Iranian moderates significantly expanded their control over major government bodies in elections, delivering a victory for President Hassan Rouhani and his allies, as well as a measure of vindication for those in the Obama administration who argued the nuclear deal with Tehran could weaken hardliners.
Results of Friday's election for parliament and the Assembly of Experts, which oversees the office of Supreme Leader Ali Khamenei, are not final and continue to be tabulated (the official results will be announced Tuesday). But early results reported in local media suggested that moderates had at least quadrupled their share of 20 seats, while state television said reformists and moderates had won 44% of seats that are not subject to runoff elections, compared to 50% for conservatives and 6% for independent candidates.

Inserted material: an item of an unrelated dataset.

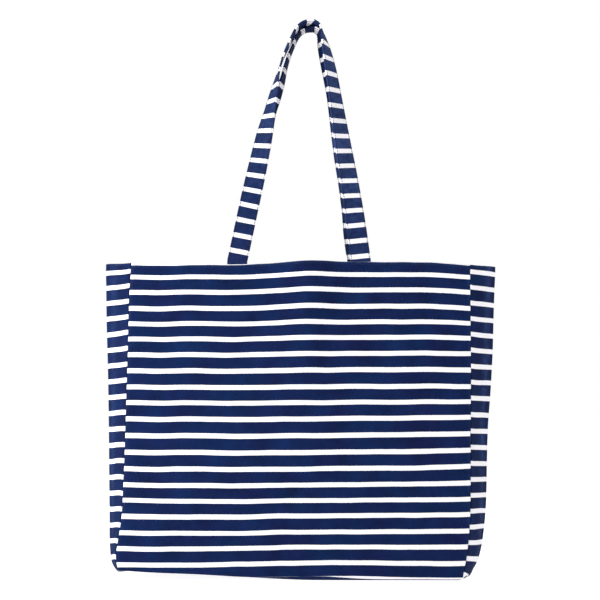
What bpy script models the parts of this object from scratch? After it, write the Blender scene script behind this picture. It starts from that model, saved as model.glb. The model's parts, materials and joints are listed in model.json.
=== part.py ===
"""Striped canvas tote bag with two shoulder handles, standing on its base.

The frame is in metres: +X to the bag's right as it is looked at, +Y to its back, +Z up, and the origin
at the centre of the base's underside. The body is sewn from five cloths: a front panel, a back panel, a
base and two gussets. The mouth is half closed, so each panel leans inwards and each gusset folds out
along its middle in a crease.

As the mouth opens, the front and back panels tilt on their bottom seams, and each handle swings on the
rim that it is sewn to. The parent empties of these pieces stand on those four axes.
"""

import math

import bmesh
import bpy
from mathutils import Matrix

# Driving dimensions: the body
PANEL_WIDTH = 0.421
BODY_HEIGHT = 0.388
BASE_DEPTH = 0.100
MOUTH_DEPTH = 0.0724
CLOTH = 0.0010
GAP = 0.0003

# The hem inside the rim, and the binding tapes of the inside seams
FACING_HEIGHT = 0.027
PANEL_FACING_INSET = 0.003
GUSSET_FACING_REACH = 0.90
BINDING_WIDTH = 0.009
BINDING_THICKNESS = 0.0016
BINDING_INSET = 0.0012
SEAM_CLEARANCE = 0.0006
GUSSET_ROWS = 9

# The handles: one strap each, whose two ends are sewn inside the hem
STRAP_WIDTH = 0.025
STRAP_THICKNESS = 0.0024
STRAP_SPACING = 0.1535
STRAP_END = 0.026
STRAP_FOOT = 0.0022
HINGE_RISE = 0.0005
HANDLE_RISE = 0.3110
HANDLE_NESTING = 0.0055
HANDLES_APART = 0.012

# Worked out from them
PANEL_LEAN = math.atan((BASE_DEPTH - MOUTH_DEPTH) / 2 / BODY_HEIGHT)
PANEL_LENGTH = BODY_HEIGHT / math.cos(PANEL_LEAN)
HEM_THICKNESS = 2 * CLOTH + GAP
STRAP_Y = HEM_THICKNESS + GAP + STRAP_THICKNESS / 2
HANDLE_LEAN = math.atan(((MOUTH_DEPTH - HANDLES_APART) / 2 - STRAP_Y) / HANDLE_RISE)

# The front handle's arch in its own plane, as Bezier points. Each has its place across the bag, its
# height as a share of the handle's rise, its direction in degrees clockwise from upright, the lengths of
# its two arms as shares of the rise, and how far the strap has turned there, from facing the front (0) to
# facing up and outwards (90). The last value is whether the back handle, which lies inside the front
# one, is nested there.
ARCH = (
    (-STRAP_SPACING / 2, 0.000, 12.0, (0.10, 0.45), 0, False),
    (-0.0145, 0.895, 25.0, (0.20, 0.060), 86, True),
    (0.0160, 1.000, 90.0, (0.060, 0.042), 90, True),
    (0.0345, 0.915, 166.5, (0.048, 0.30), 74, True),
    (STRAP_SPACING / 2, 0.000, 173.8, (0.30, 0.10), 0, False),
)
ARCH_STEPS = 10


def clear_scene():
    """Removes whatever objects the file holds."""
    for obj in list(bpy.data.objects):
        bpy.data.objects.remove(obj)


def material(name, colour, roughness):
    """A matt material of one colour."""
    mat = bpy.data.materials.new(name)
    mat.use_nodes = True
    shader = mat.node_tree.nodes["Principled BSDF"]
    shader.inputs["Base Color"].default_value = (*colour, 1.0)
    shader.inputs["Roughness"].default_value = roughness
    shader.inputs["Metallic"].default_value = 0.0
    return mat


def place(obj, mat, parent=None):
    """Gives a piece its own copy of its material, its parent and its place in the bag's collection."""
    own = mat.copy()
    own.name = obj.name
    obj.data.materials.append(own)
    obj.parent = parent
    bpy.data.collections["tote_bag"].objects.link(obj)
    return obj


def empty(name, location, rotation=(0.0, 0.0, 0.0), parent=None):
    """An empty that stands on a joint's axis."""
    obj = bpy.data.objects.new(name, None)
    obj.location = location
    obj.rotation_euler = rotation
    obj.parent = parent
    obj.empty_display_size = 0.03
    bpy.data.collections["tote_bag"].objects.link(obj)
    return obj


def box(name, low, high, mat, parent=None):
    """A box between its lowest and highest corner in the parent's frame."""
    size = [b - a for a, b in zip(low, high)]
    centre = [(a + b) / 2 for a, b in zip(low, high)]
    mesh = bpy.data.meshes.new(name)
    bm = bmesh.new()
    bmesh.ops.create_cube(bm, size=1.0, matrix=Matrix.LocRotScale(centre, None, size))
    bm.to_mesh(mesh)
    bm.free()
    return place(bpy.data.objects.new(name, mesh), mat, parent)


def solidify(obj, thickness, offset=0.0):
    """Turns an open surface into cloth. offset moves it along its normals, in half thicknesses."""
    modifier = obj.modifiers.new("Cloth", "SOLIDIFY")
    modifier.thickness = thickness
    modifier.offset = offset
    modifier.use_even_offset = True


def base_parts(canvas, tape):
    """The base, which the bag stands on, and the binding tapes of its four seams."""
    half_x = PANEL_WIDTH / 2
    half_y = BASE_DEPTH / 2 - CLOTH - GAP
    box("base_panel", (-half_x, -half_y, 0), (half_x, half_y, CLOTH), canvas)

    low = CLOTH + GAP
    high = low + BINDING_THICKNESS
    reach = half_x - BINDING_INSET
    outer = BASE_DEPTH / 2 - CLOTH - SEAM_CLEARANCE
    inner = outer - BINDING_WIDTH
    box("base_front_seam_binding", (-reach, -outer, low), (reach, -inner, high), tape)
    box("base_back_seam_binding", (-reach, inner, low), (reach, outer, high), tape)
    side = inner - SEAM_CLEARANCE
    near = reach - BINDING_WIDTH
    box("base_left_seam_binding", (-reach, -side, low), (-near, side, high), tape)
    box("base_right_seam_binding", (near, -side, low), (reach, side, high), tape)


def gusset_point(across, height):
    """A point of the right gusset's middle surface.

    across runs from -1 at the front seam through 0 at the crease to 1 at the back seam. Each half keeps
    the width it was cut to, so the crease stands out further where the panels lean closer together."""
    half_width = (BASE_DEPTH - CLOTH) / 2
    seam = half_width - height * math.tan(PANEL_LEAN)
    crease = math.sqrt(half_width**2 - seam**2)
    x = PANEL_WIDTH / 2 + GAP + CLOTH / 2 + crease * (1 - abs(across))
    return x, seam * across, height


def gusset_strip(name, sign, levels, reach, offset, canvas):
    """A cloth on the gusset's surface through the given levels, out to a share reach of each half.

    sign is 1 for the right gusset and -1 for the left one. offset is as in solidify, outwards."""
    columns = (-reach, 0.0, reach)
    bpy.ops.mesh.primitive_grid_add(x_subdivisions=len(columns) - 1, y_subdivisions=len(levels) - 1)
    obj = bpy.context.object
    bpy.context.collection.objects.unlink(obj)
    obj.name = obj.data.name = name
    for index, vertex in enumerate(obj.data.vertices):
        row, column = divmod(index, len(columns))
        x, y, z = gusset_point(columns[column], levels[row])
        vertex.co = (sign * x, sign * y, z)
    solidify(obj, CLOTH, offset)
    place(obj, canvas)


def gusset_parts(hand, sign, canvas):
    """A side gusset, and the hem's facing inside its rim."""
    facing_low = BODY_HEIGHT - FACING_HEIGHT
    levels = [max(GAP, facing_low * (row / GUSSET_ROWS) ** 2) for row in range(GUSSET_ROWS + 1)]
    gusset_strip(f"{hand}_gusset", sign, levels + [BODY_HEIGHT], 1.0, 0.0, canvas)
    inwards = -2 * (CLOTH + GAP) / CLOTH
    facing_levels = (facing_low, BODY_HEIGHT)
    gusset_strip(f"{hand}_rim_facing", sign, facing_levels, GUSSET_FACING_REACH, inwards, canvas)


def panel_parts(side, mirror, foot, canvas, tape):
    """A front or back panel with all that is sewn to it, upright in the frame of its foot.

    There y is 0 on the outer face and grows inwards. mirror is 1 where the foot's x runs with the bag's
    x, and -1 where it runs against it."""
    half = PANEL_WIDTH / 2
    box(f"{side}_panel", (-half, 0, GAP), (half, CLOTH, PANEL_LENGTH), canvas, foot)

    inner_face = CLOTH + GAP
    edge = half - PANEL_FACING_INSET
    facing_low = PANEL_LENGTH - FACING_HEIGHT
    box(
        f"{side}_rim_facing",
        (-edge, inner_face, facing_low),
        (edge, HEM_THICKNESS, PANEL_LENGTH),
        canvas,
        foot,
    )

    binding_face = inner_face + BINDING_THICKNESS
    binding_low = binding_face + 2 * SEAM_CLEARANCE
    binding_high = facing_low - SEAM_CLEARANCE
    binding_x = half - BINDING_INSET - BINDING_WIDTH / 2
    strap_low = STRAP_Y - STRAP_THICKNESS / 2
    strap_high = STRAP_Y + STRAP_THICKNESS / 2
    for hand, sign in (("left", -mirror), ("right", mirror)):
        x = sign * binding_x
        box(
            f"{side}_{hand}_seam_binding",
            (x - BINDING_WIDTH / 2, inner_face, binding_low),
            (x + BINDING_WIDTH / 2, binding_face, binding_high),
            tape,
            foot,
        )
        x = sign * STRAP_SPACING / 2
        box(
            f"{side}_{hand}_strap_end",
            (x - STRAP_WIDTH / 2, strap_low, PANEL_LENGTH - STRAP_END),
            (x + STRAP_WIDTH / 2, strap_high, PANEL_LENGTH - GAP),
            canvas,
            foot,
        )


def arch_curve(name, mirror, nesting):
    """The middle surface of a handle's strap, as a ribbon drawn in the XY plane with +Z to the outside."""
    curve = bpy.data.curves.new(name, "CURVE")
    curve.dimensions = "3D"
    curve.twist_mode = "Z_UP"
    curve.resolution_u = ARCH_STEPS
    curve.extrude = STRAP_WIDTH / 2
    spline = curve.splines.new("BEZIER")
    spline.tilt_interpolation = "EASE"
    spline.bezier_points.add(len(ARCH) - 1)
    for point, (x, height, direction, arms, turned, nested) in zip(spline.bezier_points, ARCH):
        angle = math.radians(direction)
        along_x = math.sin(angle)
        along_y = math.cos(angle)
        inwards = nesting if nested else 0.0
        place_x = mirror * (x + inwards * along_y)
        place_y = height * HANDLE_RISE - inwards * along_x
        arm_in = arms[0] * HANDLE_RISE
        arm_out = arms[1] * HANDLE_RISE
        point.co = (place_x, place_y, 0)
        point.handle_left_type = "FREE"
        point.handle_right_type = "FREE"
        point.handle_left = (place_x - mirror * along_x * arm_in, place_y - along_y * arm_in, 0)
        point.handle_right = (place_x + mirror * along_x * arm_out, place_y + along_y * arm_out, 0)
        point.tilt = mirror * math.radians(90 - turned)
    return curve


def handle_part(side, mirror, nesting, foot, canvas):
    """A handle's strap above the rim, on the axis that it swings about."""
    axis_y = HEM_THICKNESS / 2
    axis = empty(f"{side}_handle_axis", (0, axis_y, PANEL_LENGTH + HINGE_RISE), parent=foot)
    strap = bpy.data.objects.new(f"{side}_handle", arch_curve(f"{side}_handle", mirror, nesting))
    strap.location = (0, STRAP_Y - axis_y, STRAP_FOOT)
    strap.rotation_euler = (math.pi / 2 - (HANDLE_LEAN - PANEL_LEAN), 0, 0)
    solidify(strap, STRAP_THICKNESS)
    place(strap, canvas, axis)


def main():
    clear_scene()
    bpy.context.scene.collection.children.link(bpy.data.collections.new("tote_bag"))
    canvas = material("striped_canvas", (0.030, 0.045, 0.120), 0.9)
    tape = material("cotton_tape", (0.030, 0.035, 0.080), 0.9)

    base_parts(canvas, tape)
    gusset_parts("left", -1, canvas)
    gusset_parts("right", 1, canvas)
    for side, mirror, nesting in (("front", 1, 0.0), ("back", -1, HANDLE_NESTING)):
        turn = 0.0 if mirror == 1 else math.pi
        foot = empty(f"{side}_panel_axis", (0, -mirror * BASE_DEPTH / 2, 0), (-PANEL_LEAN, 0, turn))
        panel_parts(side, mirror, foot, canvas, tape)
        handle_part(side, mirror, nesting, foot, canvas)


main()
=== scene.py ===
"""The looks of the striped canvas tote bag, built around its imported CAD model.

The frame is the CAD's: metres, +X to the bag's right, +Y to its back, +Z up, the base on z = 0. Every cloth
is a thin closed solid about a middle surface, with its own coordinates in metres in the UV layer "cloth":
u runs along the stripes and v across them, so that stripes and weave follow the cut of each piece.
"""

import json
import math

import bpy
import numpy as np
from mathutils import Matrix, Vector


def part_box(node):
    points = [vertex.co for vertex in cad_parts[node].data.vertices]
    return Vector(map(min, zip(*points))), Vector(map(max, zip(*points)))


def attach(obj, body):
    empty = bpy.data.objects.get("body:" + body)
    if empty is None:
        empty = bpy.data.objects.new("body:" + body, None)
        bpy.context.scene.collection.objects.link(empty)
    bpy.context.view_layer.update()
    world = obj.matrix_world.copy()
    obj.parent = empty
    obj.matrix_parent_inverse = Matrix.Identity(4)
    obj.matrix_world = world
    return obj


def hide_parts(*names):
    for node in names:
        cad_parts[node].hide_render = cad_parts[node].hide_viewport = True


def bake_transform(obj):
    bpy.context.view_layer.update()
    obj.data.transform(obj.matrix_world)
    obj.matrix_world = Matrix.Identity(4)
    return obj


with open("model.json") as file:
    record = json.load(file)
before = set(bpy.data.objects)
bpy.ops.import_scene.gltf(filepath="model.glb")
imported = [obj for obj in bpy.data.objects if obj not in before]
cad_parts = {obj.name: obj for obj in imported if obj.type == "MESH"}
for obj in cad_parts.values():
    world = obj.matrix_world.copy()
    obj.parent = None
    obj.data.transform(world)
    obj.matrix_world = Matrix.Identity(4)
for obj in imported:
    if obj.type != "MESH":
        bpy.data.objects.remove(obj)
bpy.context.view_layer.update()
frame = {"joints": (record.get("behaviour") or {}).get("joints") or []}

# The bag's places, from the CAD frame
panel_low, panel_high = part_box("front_panel")
handle_low, handle_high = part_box("front_handle")
HALF_WIDTH = panel_high.x
RIM = panel_high.z
BASE_Y = -panel_low.y
CAD_CLOTH = 0.001
LEAN = (BASE_Y + panel_high.y - CAD_CLOTH) / RIM
HANDLE_AXIS = next(j for j in frame["joints"] if j["name"] == "front_handle_swing")["pos_m"]

# The cloth, its stripes and its stitching
THICKNESS = 0.0009
STRIPE = 0.0198
WHITE_SHARE = 0.295
FRONT_STRIPES = 20 - WHITE_SHARE
FOLD_RADIUS = 0.00075
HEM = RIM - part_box("front_rim_facing")[0].z
FOLD_TOP = FOLD_RADIUS + THICKNESS / 2
HEM_ROW = 0.025
EDGE_ROW = 0.0024
STITCH = 0.0033
THREAD = 0.00026
SEAM_GAP = 0.0005
TURN = 0.0016
TURN_STEPS = 5

# The tapes that bind the seams
BINDING_WIDTH = 0.0092
BINDING_THICKNESS = 0.0018

# The handles' straps
STRAP_WIDTH = 0.025
STRAP_THICKNESS = 0.0024
STRAP_TAIL = 0.026
STRAP_BEHIND_AXIS = 0.0027
STRAP_FOOT = 0.0021
STRAP_ROW = 0.0110
STRAP_THREAD = 0.00036
STRAP_STRETCH = 0.9935
HANDLES_APART = 0.012
HANDLE_RISE = 0.311
HANDLE_NESTING = 0.0045

RNG = np.random.default_rng(7)


# ---------------------------------------------------------------- curves and fields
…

According to the Associated Press, none of Iran's factions appeared likely to receive a majority.
"Pragmatists will be at least four times stronger and have a considerable weighty faction within the parliament," Hossein Rassam, a former adviser to the U.K. foreign office on Iran and a London-based independent consultant, told BuzzFeed News.

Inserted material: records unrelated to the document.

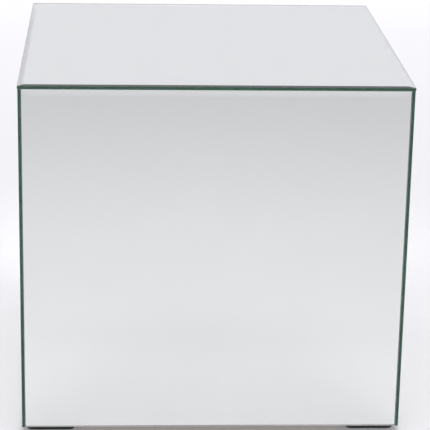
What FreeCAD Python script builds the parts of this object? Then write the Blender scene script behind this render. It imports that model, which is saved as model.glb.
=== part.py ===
import FreeCAD, Part
import os
from FreeCAD import Placement, Rotation, Vector

# Mirror block cube: a side table in the form of a plain block. Five bevelled mirror panes are
# bonded with tape and mastic to a closed fibreboard box, which stands on four low corner feet.
# The top pane laps over the four wall panes, the side panes run the full depth, and the front and
# rear panes are fitted between them, so the cut edges of the glass outline the front.
#
# Units are millimetres. +Z is up, the front faces -Y, and the origin is on the floor under the
# middle of the block.

# ---------------------------------------------------------------- driving dimensions
width = 450.0
depth = 450.0
height = 425.0

# Mirror cladding, from the box outward.
glue_bed = 1.8          # thickness of the tape strips and of the pressed mastic beads
silvering = 0.2         # silver, paint and safety film together
glass = 4.0
bevel_width = 7.0
bevel_drop = 0.5        # how much glass the bevel takes off at the pane's edge
arris = 0.3             # small chamfer round the back of each pane
silvering_inset = 0.3   # the film is trimmed this far inside the cut edge
pane_gap = 0.1          # between one pane's cut edge and the next pane's film
cladding = glue_bed + silvering + glass

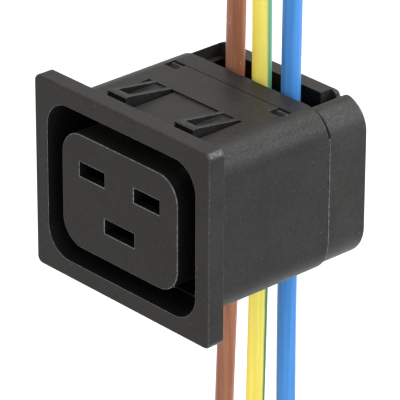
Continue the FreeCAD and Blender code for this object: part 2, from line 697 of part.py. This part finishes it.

Iran's 290-member parliament allocates seats for each province roughly proportionate with their populations. Early results suggested that a coalition of moderates allied to Rouhani had won all of Tehran's 30 parliamentary seats and 15 of 16 Assembly of Experts seats.
What's more, they managed to oust some of the most prominent hardliners from parliament and the Assembly of Experts, including Ayatollah Mohammed Yazdi and Ayatollah Mohammed-Taqi Mesbah-Yazdi, the cleric who served as ex-firebrand President Mahmoud Ahmadinejad's spiritual guru. As results came in, reformist media gloated over the defeat of hardline lawmakers who had insulted or threatened moderate politicians over the years.
The results came even after the powerful Guardian Council, a panel of clergy and jurists that vets all national political candidates and laws, rejected thousands of prominent reformist candidates. Iran's reformists sought to change Iran's course in the late 1990s and early 2000s. Many of the movement's brightest stars and intellects are in jail or exile.
Rouhani and his allies opted to cultivate and promote a slate of relatively unknown moderate candidates that managed to slip through the vetting process. Voter turnout was relatively high at around 60%, according to preliminary turnout figures.
Rassam said the moderates exploited splits within the conservative camp between ideological hardliners and pragmatists to expand their power.
"This doesn't mean the return of the reformists," he said. "We're dealing with a different generation. I prefer to call them pragmatists."
At least 20 of the new members of parliament will be women — the highest total ever.
The election results suggested not only a significant victory for Rouhani but also for those within the Obama administration who had argued that the landmark nuclear deal implemented earlier this year could empower Iranian moderates and eventually change the country's domestic and foreign policies and tone.
Rouhani and his allies campaigned on the success of the nuclear deal, and at one point prominent pragmatic conservative Ali Mottahari urged voters to use politicians' stance on the nuclear deal as a litmus test on deciding which candidates they would support or reject.
Mohammad-Sadegh Javadi-Hesar, a reformist politician, told the Financial Times that the results showed many Iranians were fed up with the hardliners who had dominated parliament for the last dozen years. "People seek progress, good relations with other countries, and want Iran to be developed," he said.
Rouhani, who himself won a seat in the Assembly of Experts, will now gain some leverage in pushing forward his domestic and foreign policy agenda, which include easing tensions with the West but have so far not encompassed any change in Iran's controversial military intervention in Syria.
With increased parliamentary support, he will also have more responsibilities and fewer excuses for any future failures. "Now he has to deliver," said Rassam. "Now the Supreme Leader can come back to him to say, 'Now you have support in the parliament. No more complaints. No more excuses.' Until now they were the opposition and they could say, 'We don't have the power.' Those who voted for them they are going to have expectations."